● **TASK INSTRUCTIONS**
Please print the full listing exactly.

● **INFORMATION SHOWN**
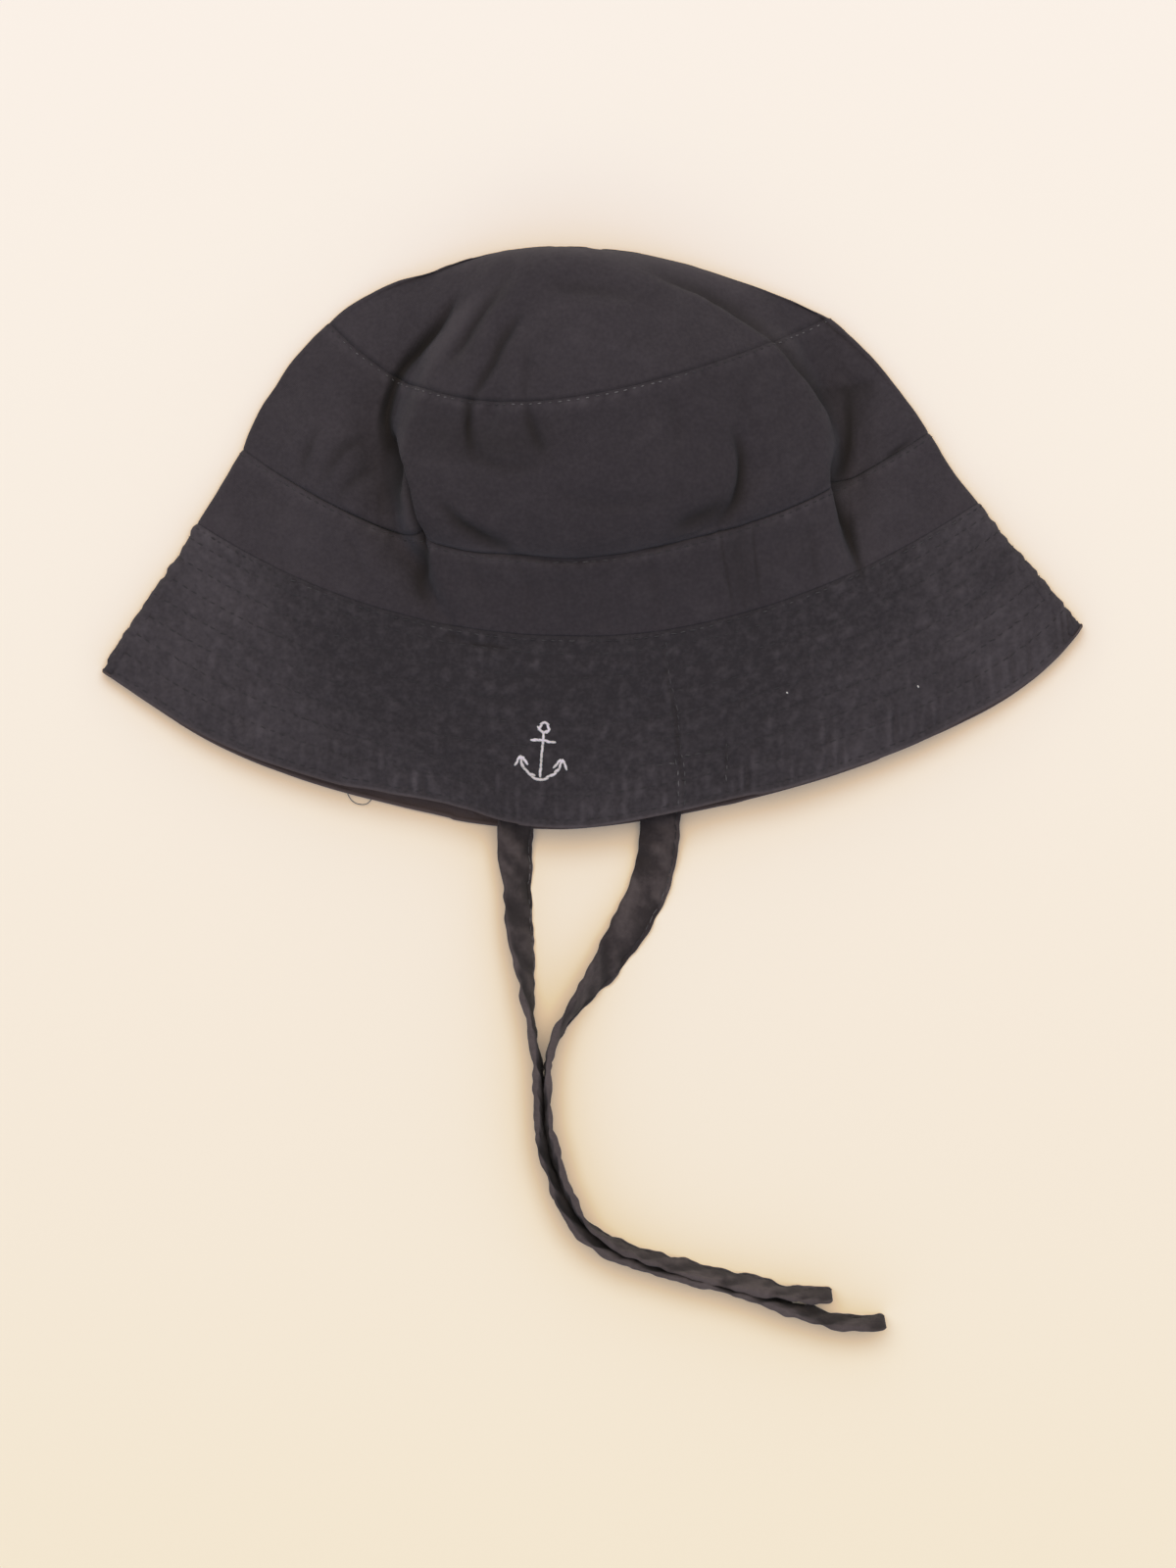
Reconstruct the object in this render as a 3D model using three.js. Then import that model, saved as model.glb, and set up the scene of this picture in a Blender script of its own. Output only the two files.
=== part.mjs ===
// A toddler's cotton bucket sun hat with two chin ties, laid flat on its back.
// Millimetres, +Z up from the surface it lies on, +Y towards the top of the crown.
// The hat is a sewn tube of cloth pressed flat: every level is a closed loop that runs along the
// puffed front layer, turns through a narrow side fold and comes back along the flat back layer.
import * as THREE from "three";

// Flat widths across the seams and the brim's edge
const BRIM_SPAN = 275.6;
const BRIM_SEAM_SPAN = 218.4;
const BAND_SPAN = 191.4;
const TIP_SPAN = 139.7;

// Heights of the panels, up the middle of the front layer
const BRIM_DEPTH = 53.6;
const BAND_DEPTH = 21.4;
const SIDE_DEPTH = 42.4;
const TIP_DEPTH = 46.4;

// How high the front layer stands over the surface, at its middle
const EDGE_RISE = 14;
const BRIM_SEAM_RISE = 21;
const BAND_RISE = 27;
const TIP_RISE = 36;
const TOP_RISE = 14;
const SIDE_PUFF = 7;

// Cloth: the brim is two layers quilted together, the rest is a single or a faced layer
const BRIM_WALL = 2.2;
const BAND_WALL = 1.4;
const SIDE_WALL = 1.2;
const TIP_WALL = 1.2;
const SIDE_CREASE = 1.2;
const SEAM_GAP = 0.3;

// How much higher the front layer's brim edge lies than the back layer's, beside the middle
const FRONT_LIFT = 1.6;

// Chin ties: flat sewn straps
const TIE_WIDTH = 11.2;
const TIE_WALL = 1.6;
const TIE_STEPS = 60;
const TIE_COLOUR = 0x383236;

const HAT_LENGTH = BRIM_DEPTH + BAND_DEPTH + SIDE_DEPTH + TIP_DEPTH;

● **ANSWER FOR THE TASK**
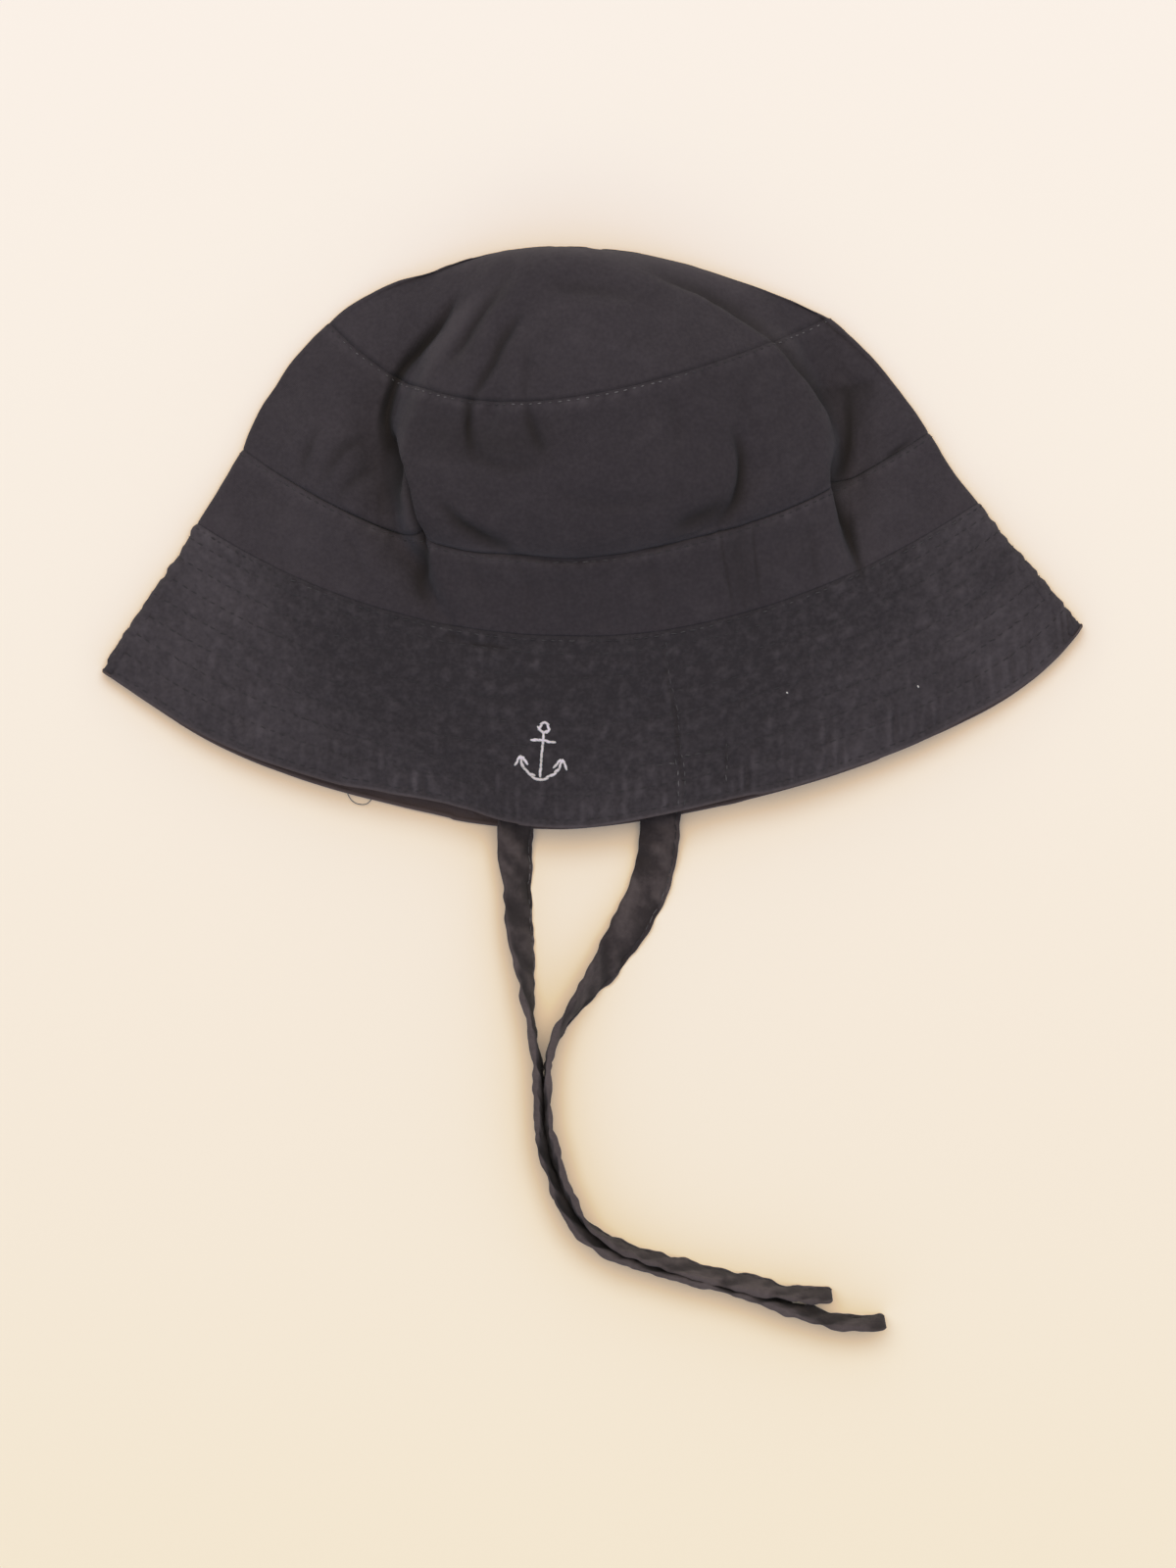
Reconstruct the object in this render as a 3D model using three.js. Then import that model, saved as model.glb, and set up the scene of this picture in a Blender script of its own. Output only the two files.
=== part.mjs ===
// A toddler's cotton bucket sun hat with two chin ties, laid flat on its back.
// Millimetres, +Z up from the surface it lies on, +Y towards the top of the crown.
// The hat is a sewn tube of cloth pressed flat: every level is a closed loop that runs along the
// puffed front layer, turns through a narrow side fold and comes back along the flat back layer.
import * as THREE from "three";

// Flat widths across the seams and the brim's edge
const BRIM_SPAN = 275.6;
const BRIM_SEAM_SPAN = 218.4;
const BAND_SPAN = 191.4;
const TIP_SPAN = 139.7;

// Heights of the panels, up the middle of the front layer
const BRIM_DEPTH = 53.6;
const BAND_DEPTH = 21.4;
const SIDE_DEPTH = 42.4;
const TIP_DEPTH = 46.4;

// How high the front layer stands over the surface, at its middle
const EDGE_RISE = 14;
const BRIM_SEAM_RISE = 21;
const BAND_RISE = 27;
const TIP_RISE = 36;
const TOP_RISE = 14;
const SIDE_PUFF = 7;

// Cloth: the brim is two layers quilted together, the rest is a single or a faced layer
const BRIM_WALL = 2.2;
const BAND_WALL = 1.4;
const SIDE_WALL = 1.2;
const TIP_WALL = 1.2;
const SIDE_CREASE = 1.2;
const SEAM_GAP = 0.3;

// How much higher the front layer's brim edge lies than the back layer's, beside the middle
const FRONT_LIFT = 1.6;

// Chin ties: flat sewn straps
const TIE_WIDTH = 11.2;
const TIE_WALL = 1.6;
const TIE_STEPS = 60;
const TIE_COLOUR = 0x383236;

const HAT_LENGTH = BRIM_DEPTH + BAND_DEPTH + SIDE_DEPTH + TIP_DEPTH;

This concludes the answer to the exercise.